BRIEF -
Return exactly the listing's lines, from its first line to the line holding "on Object coordinates.", ends included.

DATA BLOCK -

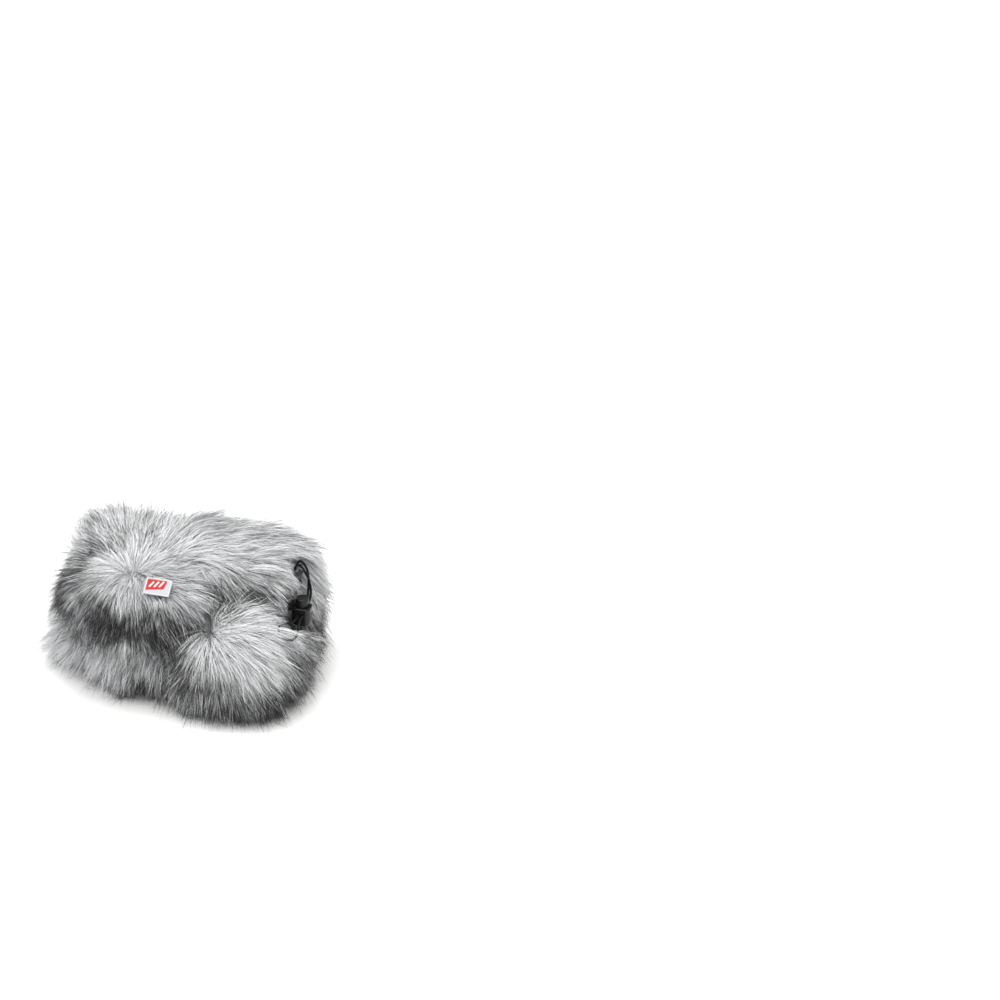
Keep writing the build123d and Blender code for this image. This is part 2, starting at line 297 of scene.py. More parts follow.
def grain_group() -> bpy.types.NodeTree:
    """Shared effect: cloth or moulded grain, as a height and a mask, on Object coordinates.

    Returns:
        The node group, made once.
    """
    name = "surface_grain"
    if name in bpy.data.node_groups:
        return bpy.data.node_groups[name]
    group = bpy.data.node_groups.new(name, "ShaderNodeTree")
    face = group.interface
    face.new_socket("Scale", in_out="INPUT", socket_type="NodeSocketFloat").default_value = 900.0
    face.new_socket("Height", in_out="OUTPUT", socket_type="NodeSocketFloat")
    face.new_socket("Mottle", in_out="OUTPUT", socket_type="NodeSocketFloat")
    enter, leave = group.nodes.new("NodeGroupInput"), group.nodes.new("NodeGroupOutput")
    place = group.nodes.new("ShaderNodeTexCoord")
    fine = node(group, "ShaderNodeTexNoise", noise_dimensions="3D")
    fine.inputs["Detail"].default_value = 3.0
    group.links.new(place.outputs["Object"], fine.inputs["Vector"])
    group.links.new(enter.outputs["Scale"], fine.inputs["Scale"])
    broad = node(group, "ShaderNodeTexNoise", noise_dimensions="3D")
    broad.inputs["Detail"].default_value = 2.0
    group.links.new(place.outputs["Object"], broad.inputs["Vector"])
    group.links.new(math_node(group, "MULTIPLY", enter.outputs["Scale"], 0.06), broad.inputs["Scale"])
    group.links.new(fine.outputs[0], leave.inputs["Height"])
    group.links.new(broad.outputs[0], leave.inputs["Mottle"])
    return group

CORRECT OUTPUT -
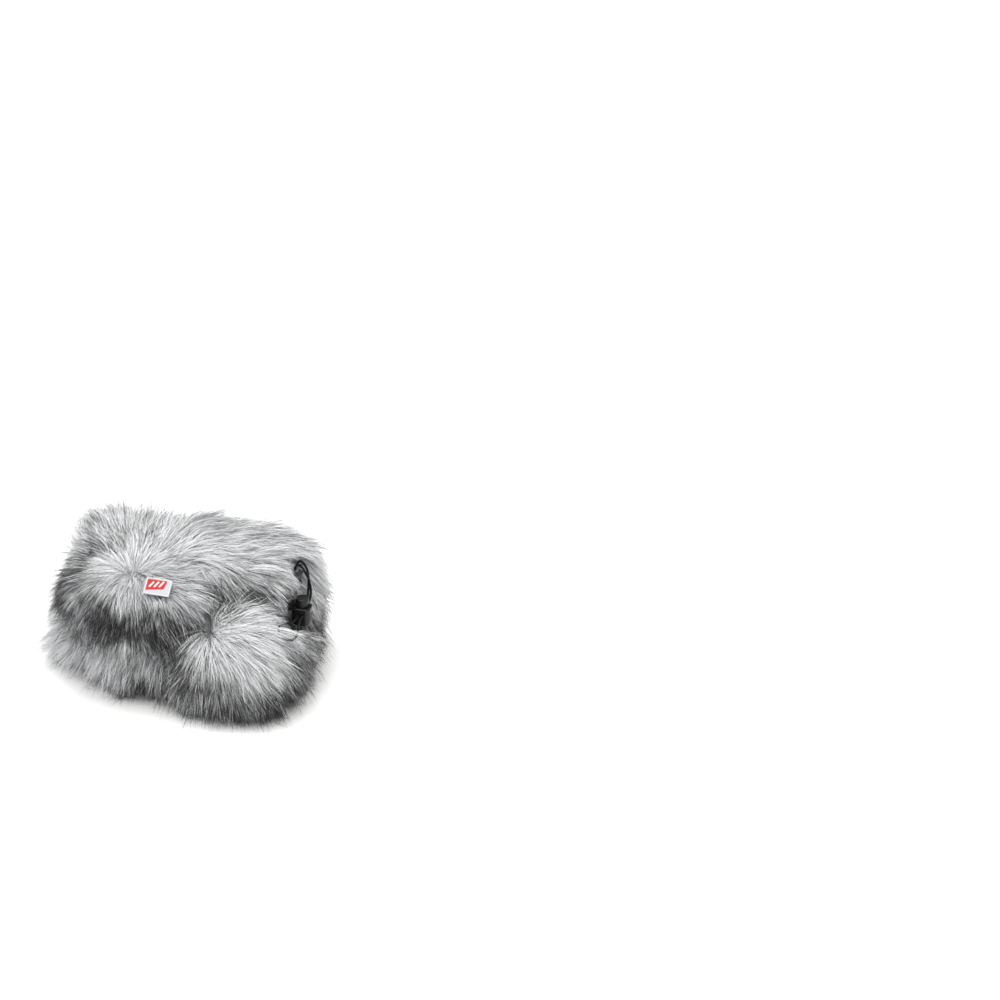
Keep writing the build123d and Blender code for this image. This is part 2, starting at line 297 of scene.py. More parts follow.
def grain_group() -> bpy.types.NodeTree:
    """Shared effect: cloth or moulded grain, as a height and a mask, on Object coordinates.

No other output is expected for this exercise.